As usual, if you’ve got a wee gift that packs a big punch which you’d like to recommend, let us know in the comments.

Comments

  1. #1 Angie
    December 4, 2007

    I used to get “Zillions” (Consumer Reports for Kids) which was also free of advertising, as well as almost influencing me into a marketing/consumer research career.

  2. #2 S. Rivlin
    December 4, 2007

    Janet,

    The real tradition of Hanukkah never included gifts, especially a gift every night for eight nights. The Hanukkah tradition calls for ‘gelt’ (money). As kids we received real coins to play with or to save. In households where money was in short supply, real money was replaced with chocolate coins. Lighting up the candles and singing songs of Hanukkah was the real fun.

    All that is not to say that I do not like the idea of brainy gifts.

    Happy Hanukkah!

  3. #3 MikeG
    December 5, 2007

    How about one of these to go with the rocks?

  4. #4 capella
    December 5, 2007

    Molecular building blocks! (plastic balls in different colors and sizes that can be connected with sticks) … these are fun for nerds of all ages.

  5. #5 LO
    December 5, 2007

    Thought you all might enjoy this
    http://www.liverpoolmuseums.org.uk/online/advent/index.aspx
    Though it is not advertisement-free (has both a historical ad and a curent ad), so far 2 have a science angle and 3 address the evolution of traditions.

  6. #6 Graculus
    December 6, 2007

    Lee Valley Tools always has some odd and interesting things for kids. Some are science-y, some are just old fashioned and hard to get elsewhere. Candle-powered steamboats, gyroscopes, magnetic construction kits, metal jacks, a book on shadow puppets…

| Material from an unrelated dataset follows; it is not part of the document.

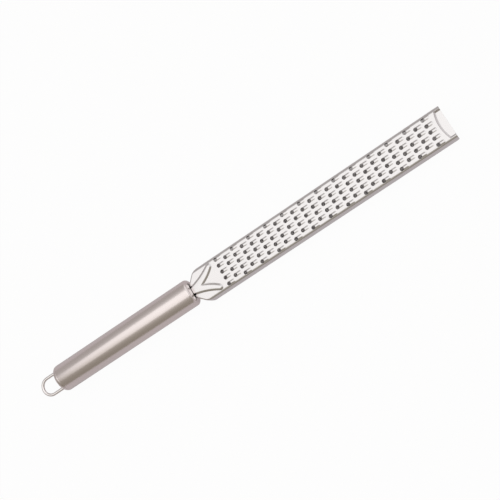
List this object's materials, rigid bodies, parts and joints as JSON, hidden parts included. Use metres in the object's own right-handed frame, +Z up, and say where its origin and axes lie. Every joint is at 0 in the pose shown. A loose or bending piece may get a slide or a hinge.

    Those old electronics project kits are also still available. Everything from “75 projects in one” to “500 projects in 1″. Now that the chemistry kits can’t contain anything more interesting than salt, and lawn darts are banned, it’s hard to find “toys” that allow self-destruction. *sigh*

  7. #7 hmd
    December 6, 2007

    Speaking of gelt, coins from different countries around the world can provide some stimulation too. The geography of the countries they are from, different languages and different currencies on them, plus the cultural background behind the symbols or depictions on them.

    They make interesting play things, and don’t have to cost a lot. A kid knows that a quarter won’t buy much, but a French Franc has more value to them because it is different and interesting.

  8. #8 Dave Briggs
    December 6, 2007

    How about a Periodic Table? I have a real nice colorful one hanging on the wall here next to my desk and it didn’t cost much. Or anything that has eye appeal from the start with the ability to add more learning and attention later?